• _OBJECTIVE_
Pull each line holding the word "part" from the data.
▶
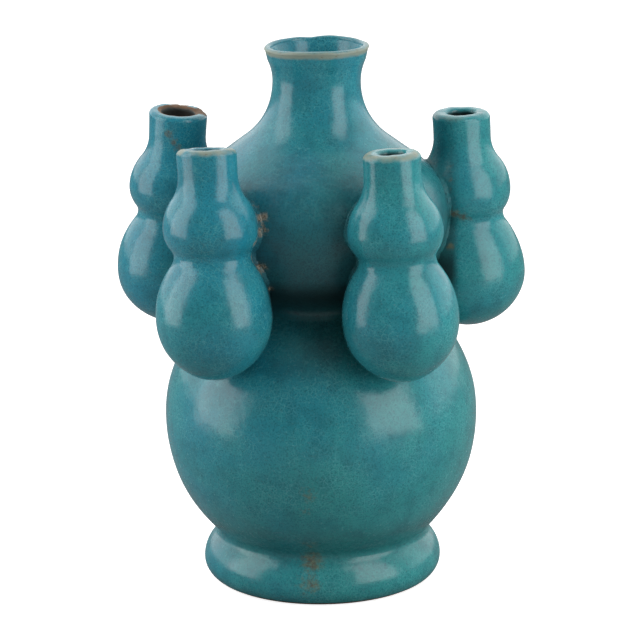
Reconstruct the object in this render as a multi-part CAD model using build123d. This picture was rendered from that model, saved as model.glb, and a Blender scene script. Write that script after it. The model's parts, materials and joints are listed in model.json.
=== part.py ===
from build123d import *
from math import atan2, cos, radians, sin, sqrt, tan
import os

# A double gourd vase with five small gourd vases luted round its waist.
# Millimetres and degrees. The origin is the centre of the resting foot, +Z is up and
# -Y is the front. Radii are outer radii, and a height is the rise from the level before it.

# Main body, outside
foot_radius = 46.0
foot_rest_radius = 41.2
foot_widest_height = 7.0
groove_height = 18.6
groove_radius = 41.0
lower_bulb_radius = 60.2
lower_bulb_low = 45.9
lower_bulb_high = 48.5
waist_radius = 34.0
upper_bulb_radius = 49.8
upper_bulb_low = 32.6
upper_bulb_high = 50.9
throat_radius = 16.8
neck_height = 13.5
lip_height = 5.4
lip_root_radius = 18.7
mouth_radius = 20.0

# Main body, inside
wall = 4.0
lip_thickness = 2.5
floor_thickness = 5.0
floor_radius = 33.0
foot_inner_radius = 34.0
neck_bore_radius = 13.4
neck_bore_drop = 13.0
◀
• _RESPONSE TO THE EXERCISE_
Reconstruct the object in this render as a multi-part CAD model using build123d. This picture was rendered from that model, saved as model.glb, and a Blender scene script. Write that script after it. The model's parts, materials and joints are listed in model.json.
=== part.py ===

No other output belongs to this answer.